The founder of the Guernsey Disability Alliance has written an open letter to Deputy Chris Blin, asking him to "reconsider" his proposed amendment to the anti-discrimination legislation.
Rob Platts MBE has drawn on his own life experience, and that of others, to ask Deputy Blin to withdraw it, ahead of the scheduled States debate on the anti-discrimination legislation this week.
Pictured: Depuy Chris Blin has proposed the eight amendment to the anti-discrimination legislation, with Deputy David de Lisle seconding it.
Dear Deputy Blin,
I write to ask you to reconsider your proposed amendment (number 8) to the Prevention of Discrimination Ordinance. Please be aware that I intend to send a copy of this email to all Deputies later today.
I comment both as someone with business experience (my own small business grew to employ 2,000 people), and as the Founder of the Guernsey Disability Alliance, and as a former Chair of the Guernsey branch of the M.S. Society. I am also a person with disabilities (I have Multiple Sclerosis) and have been involved with the project to develop the discrimination legislation for almost 15 years.
The amendment will be disastrous for both persons with disabilities and for carers: it is discriminatory in effect and seeks to fix issues that do not exist.
It is difficult to understand why you are proposing these changes. There is no evidence from other jurisdictions that small employers are disproportionately burdened by similar discrimination legislation. The UK, Jersey, and the Isle of Man operate successfully without such exemptions.
Pictured: Deputy David de Lisle has seconded the amendment, proposed by Deputy Chris Blin.
As drafted, the legislation will ensure islanders with disabilities, and carers, will have a fairer chance of gaining and remaining in employment. Surely this should be doubly welcomed, given Guernsey’s challenging, changing demographics. Amendment 8 would scupper any chance of equality of opportunity for carers and for islanders with disabilities and will fail to maximise the potential of Guernsey’s resources.
The same principles of reasonable adjustment, and other in-built safeguards included in the Ordinance, have been successfully used for decades by scores of jurisdictions around the world. These will protect all Guernsey employers and service providers, large or small, from disproportionate burden including unreasonable cost.
Most reasonable adjustments for persons with disabilities are procedural and do not involve capital expenditure. Those that do involve an expenditure, on average, cost a couple of hundred pounds. If any employer or service provider cannot reasonably afford to make an adjustment, then they may legitimately decline to make that adjustment. This defence is set out in section 32 and 33 of the Ordinance.
The exclusion in relation to reasonable adjustment would not comply with the UN Convention on the Rights of Persons with Disabilities and I believe it risks harming Guernsey’s international reputation.
The UK Equality Act does not, nor has it ever, exempted any employer or service provider from duties under the Act according to size of employer. The 1995 Disability Discrimination Act (DDA) did originally only apply to employers with 20 or more employees, but this policy was scrapped in 2004 because it was realised that it was unnecessary and discriminatory, and would never achieve equality of opportunity, The DDA was replaced by the Equality Act in 2010.

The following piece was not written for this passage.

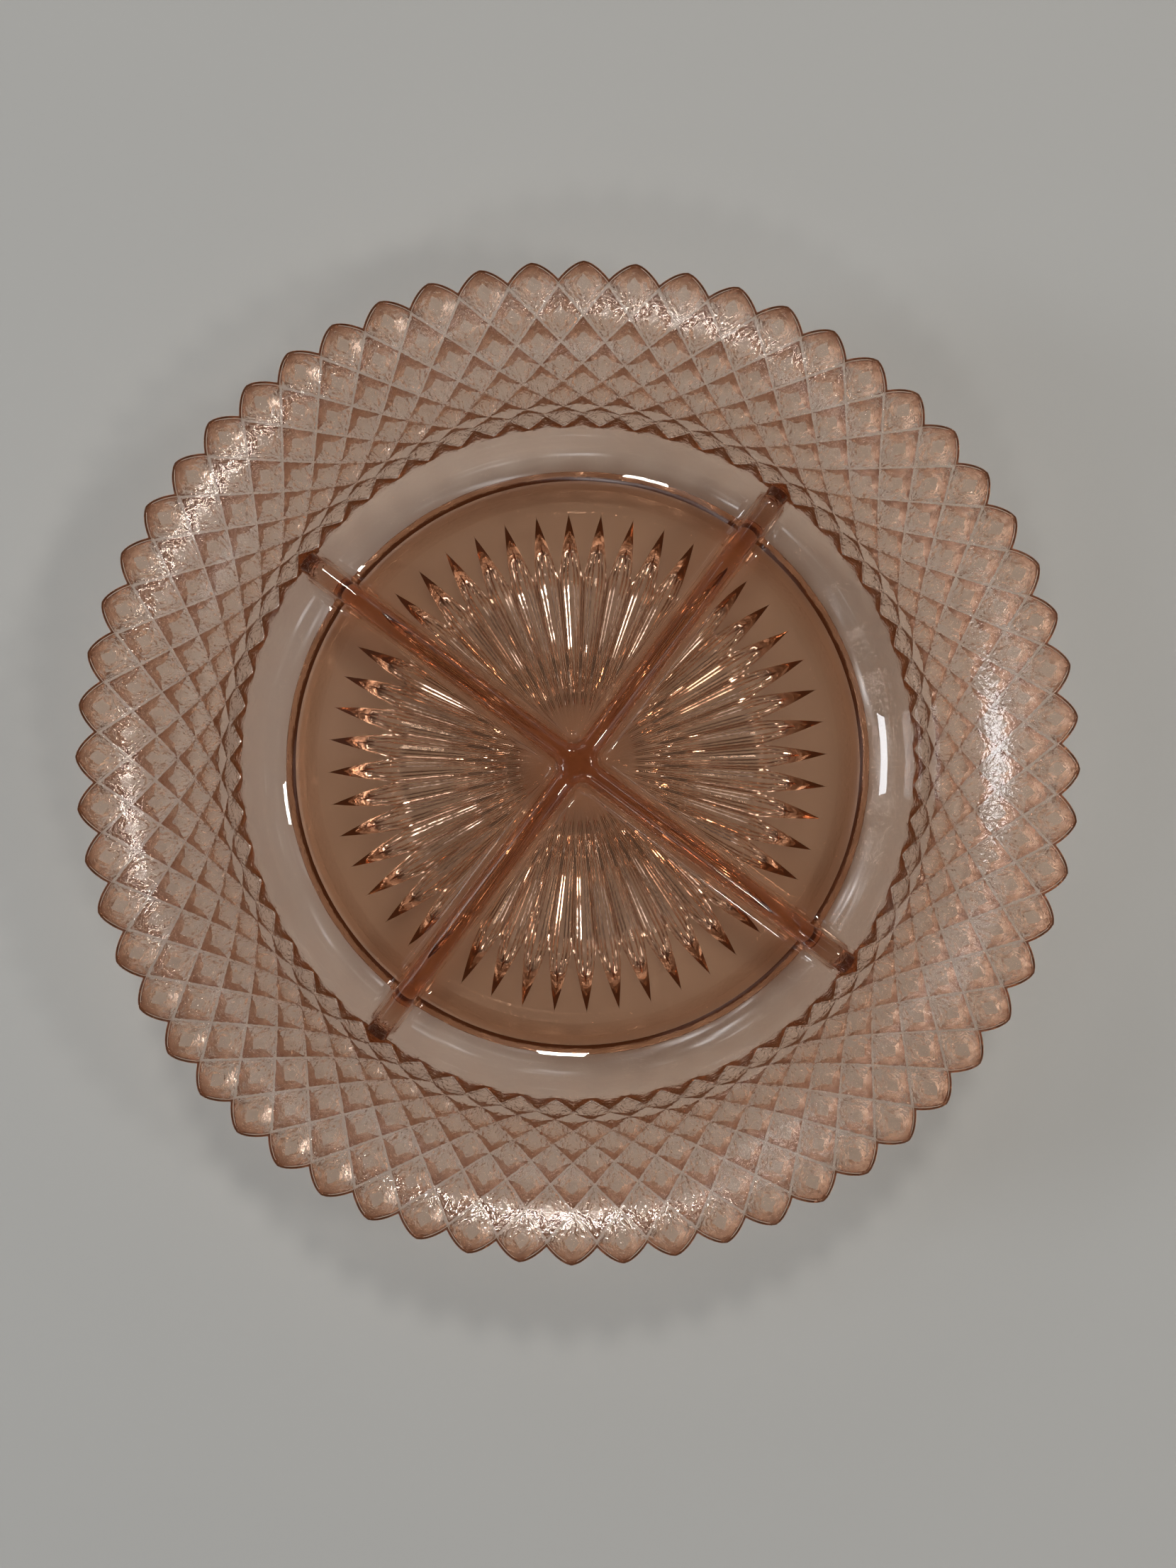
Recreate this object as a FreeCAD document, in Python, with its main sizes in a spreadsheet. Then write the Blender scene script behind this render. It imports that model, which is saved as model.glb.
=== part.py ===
"""A round four-part glass relish dish, pressed in one piece.

The pressing is drawn as the features that a glassmaker names: the sunburst floor, the foot ring,
the panelled wall, the diamond rim with its teeth, and the cross of dividers.
Millimetres and degrees, +Z up, origin on the axis at the plane that the foot stands on.
The first divider points along +X, and a rim tooth and a panel edge lie on the same line.
"""
import FreeCAD, Part
import math
import os
import Sketcher
from FreeCAD import Placement, Rotation, Vector

os.makedirs("parts", exist_ok=True)
doc = FreeCAD.newDocument("relish_dish")

# Driving dimensions
DIMS = {
    # the bowl, measured on its smooth inner face
    "rim_radius": 111.1,
    "rim_height": 51.3,
    "rim_slope": 16,
    "flare_radius": 38.2,
    "wall_straight": 3,
    "cove_radius": 16,
    "floor_top": 7,
    # glass thicknesses
    "floor_thickness": 5.2,
    "wall_thickness": 3.2,
    "tip_edge": 1.6,
    # the diamond rim
    "tooth_count": 60,
    "notch_depth": 3.4,
    "row_count": 8,
    "row_shrink": 0.913,
    "relief_share": 0.44,
    "band_bottom": 18.5,
    # the plain wall
    "panel_count": 40,
    "panel_steps": 6,
    # the foot
    "foot_width": 8.1,
    "foot_batter": 1.5,
    "contact_width": 2.6,
    "foot_rounding": 0.7,
    # the sunburst under the floor
    "ray_count": 48,
    "ray_margin": 3.1,
    "ray_point": 16.6,
    "ray_depth": 2.0,
    "ray_land": 0.15,
    "ray_turn": 1.3,
    # the dividers
    "divider_count": 4,
    "divider_height": 17,
    "divider_base": 8,
    "divider_crown": 2.8,
    "hub_reach": 10,
    "hub_fillet": 3,
}
dims = doc.addObject("Spreadsheet::Sheet", "dims")
for row, (name, value) in enumerate(DIMS.items(), start=1):
    dims.set(f"A{row}", name)
    dims.set(f"B{row}", str(value))
    dims.setAlias(f"B{row}", name)
doc.recompute()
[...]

The amendment’s effect of exempting all employers with 5 or fewer employees from the duties that would otherwise flow from the ground of carer status is a green light for a substantial proportion of Guernsey’s employers and service providers to discriminate against Guernsey’s thousands of carers (4 to 6 thousand islanders - estimates vary). If a person is denied work simply because they are a carer, it is not just the carer who is disadvantaged, there may also be a knock-on effect on the person they care for and other dependents.
It is not as if the duties owed to carers will be onerous: in short, these duties mean that an employer or service provider must not directly discriminate, or indirectly discriminate without good reason, or harass a person, on the grounds of carer status. There is no specific duty to make adjustments to help an employee to both work and carry out carer duties – the Ordinance simply allows an employer to make such adjustments, if they so wish, without fear of complaints of positive discrimination.
The Amendment runs roughshod over the promises made by successive States to protect islanders from discrimination on the grounds of carer status and disability, and makes a mockery of the extensive consultation process that informed the Ordinance’s development.
Pictured: Rob Platts (centre) receiving an award for outstanding achievement.
Nobody is saying there won’t be any effect on small employers, but it will not be overburdensome. There will be a need to understand the basics and to review existing policies and procedures, but free training (including online training) and an abundance of free advice will be available. Plus, all employers and service providers will have a year to get ready!
It is disappointing that such a substantial amendment, one that fundamentally alters the proposals agreed unanimously in July 2020, should be laid at this late stage. It is equally disappointing that you have chosen not to consult with the GDA (as requested) or any other organisation representing carers and/or persons with disabilities who are, after all, the islanders who stand to be disadvantaged by the amendment.
You should be aware that the amendment has already caused considerable distress to many. In the light of the facts and arguments I have offered, I respectfully ask you to reconsider the need, wisdom, and fairness of the amendment.